Work to do
Copy each line exactly. Leave nothing out.

Start

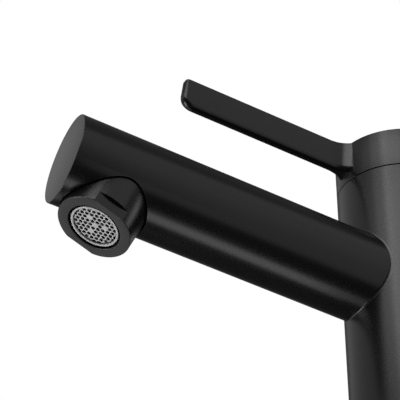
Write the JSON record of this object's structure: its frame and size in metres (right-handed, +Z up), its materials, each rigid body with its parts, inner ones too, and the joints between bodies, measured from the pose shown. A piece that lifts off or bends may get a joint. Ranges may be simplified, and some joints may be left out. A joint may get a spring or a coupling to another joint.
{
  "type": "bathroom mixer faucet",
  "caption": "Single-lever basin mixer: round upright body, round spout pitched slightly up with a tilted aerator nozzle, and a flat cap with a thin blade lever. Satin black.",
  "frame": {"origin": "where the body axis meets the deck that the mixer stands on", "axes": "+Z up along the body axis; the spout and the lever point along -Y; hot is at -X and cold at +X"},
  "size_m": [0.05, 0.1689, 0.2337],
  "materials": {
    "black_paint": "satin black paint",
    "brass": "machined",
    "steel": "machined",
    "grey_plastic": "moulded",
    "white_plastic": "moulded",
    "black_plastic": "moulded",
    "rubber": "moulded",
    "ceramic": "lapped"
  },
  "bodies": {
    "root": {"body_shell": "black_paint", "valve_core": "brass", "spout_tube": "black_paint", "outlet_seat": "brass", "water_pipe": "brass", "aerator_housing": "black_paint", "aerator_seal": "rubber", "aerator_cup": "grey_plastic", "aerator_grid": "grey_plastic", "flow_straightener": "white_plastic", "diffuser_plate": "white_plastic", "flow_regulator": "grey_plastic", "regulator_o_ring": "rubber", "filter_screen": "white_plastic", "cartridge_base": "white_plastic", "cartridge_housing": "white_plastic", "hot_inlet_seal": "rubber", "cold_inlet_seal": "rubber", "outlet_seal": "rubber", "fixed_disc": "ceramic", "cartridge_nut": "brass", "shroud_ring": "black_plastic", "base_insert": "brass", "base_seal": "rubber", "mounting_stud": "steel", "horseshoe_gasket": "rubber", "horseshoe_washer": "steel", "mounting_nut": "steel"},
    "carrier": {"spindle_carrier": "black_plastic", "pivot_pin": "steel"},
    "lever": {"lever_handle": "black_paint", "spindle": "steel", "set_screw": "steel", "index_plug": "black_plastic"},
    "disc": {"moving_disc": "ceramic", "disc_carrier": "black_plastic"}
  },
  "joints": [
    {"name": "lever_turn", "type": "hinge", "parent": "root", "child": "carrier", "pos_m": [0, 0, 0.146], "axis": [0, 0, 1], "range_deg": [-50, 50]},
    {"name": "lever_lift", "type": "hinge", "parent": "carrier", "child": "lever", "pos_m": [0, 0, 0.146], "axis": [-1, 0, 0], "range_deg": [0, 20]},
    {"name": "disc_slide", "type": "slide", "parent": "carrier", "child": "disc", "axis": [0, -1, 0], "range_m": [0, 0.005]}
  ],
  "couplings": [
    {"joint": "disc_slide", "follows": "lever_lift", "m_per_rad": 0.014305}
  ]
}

End

Finished answer
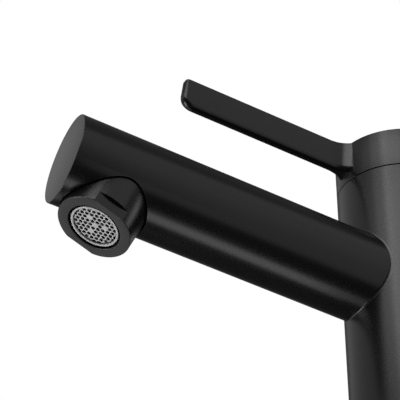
Write the JSON record of this object's structure: its frame and size in metres (right-handed, +Z up), its materials, each rigid body with its parts, inner ones too, and the joints between bodies, measured from the pose shown. A piece that lifts off or bends may get a joint. Ranges may be simplified, and some joints may be left out. A joint may get a spring or a coupling to another joint.
{
  "type": "bathroom mixer faucet",
  "caption": "Single-lever basin mixer: round upright body, round spout pitched slightly up with a tilted aerator nozzle, and a flat cap with a thin blade lever. Satin black.",
  "frame": {"origin": "where the body axis meets the deck that the mixer stands on", "axes": "+Z up along the body axis; the spout and the lever point along -Y; hot is at -X and cold at +X"},
  "size_m": [0.05, 0.1689, 0.2337],
  "materials": {
    "black_paint": "satin black paint",
    "brass": "machined",
    "steel": "machined",
    "grey_plastic": "moulded",
    "white_plastic": "moulded",
    "black_plastic": "moulded",
    "rubber": "moulded",
    "ceramic": "lapped"
  },
  "bodies": {
    "root": {"body_shell": "black_paint", "valve_core": "brass", "spout_tube": "black_paint", "outlet_seat": "brass", "water_pipe": "brass", "aerator_housing": "black_paint", "aerator_seal": "rubber", "aerator_cup": "grey_plastic", "aerator_grid": "grey_plastic", "flow_straightener": "white_plastic", "diffuser_plate": "white_plastic", "flow_regulator": "grey_plastic", "regulator_o_ring": "rubber", "filter_screen": "white_plastic", "cartridge_base": "white_plastic", "cartridge_housing": "white_plastic", "hot_inlet_seal": "rubber", "cold_inlet_seal": "rubber", "outlet_seal": "rubber", "fixed_disc": "ceramic", "cartridge_nut": "brass", "shroud_ring": "black_plastic", "base_insert": "brass", "base_seal": "rubber", "mounting_stud": "steel", "horseshoe_gasket": "rubber", "horseshoe_washer": "steel", "mounting_nut": "steel"},
    "carrier": {"spindle_carrier": "black_plastic", "pivot_pin": "steel"},
    "lever": {"lever_handle": "black_paint", "spindle": "steel", "set_screw": "steel", "index_plug": "black_plastic"},
    "disc": {"moving_disc": "ceramic", "disc_carrier": "black_plastic"}
  },
  "joints": [
    {"name": "lever_turn", "type": "hinge", "parent": "root", "child": "carrier", "pos_m": [0, 0, 0.146], "axis": [0, 0, 1], "range_deg": [-50, 50]},
    {"name": "lever_lift", "type": "hinge", "parent": "carrier", "child": "lever", "pos_m": [0, 0, 0.146], "axis": [-1, 0, 0], "range_deg": [0, 20]},
    {"name": "disc_slide", "type": "slide", "parent": "carrier", "child": "disc", "axis": [0, -1, 0], "range_m": [0, 0.005]}
  ],
  "couplings": [
    {"joint": "disc_slide", "follows": "lever_lift", "m_per_rad": 0.014305}
  ]
}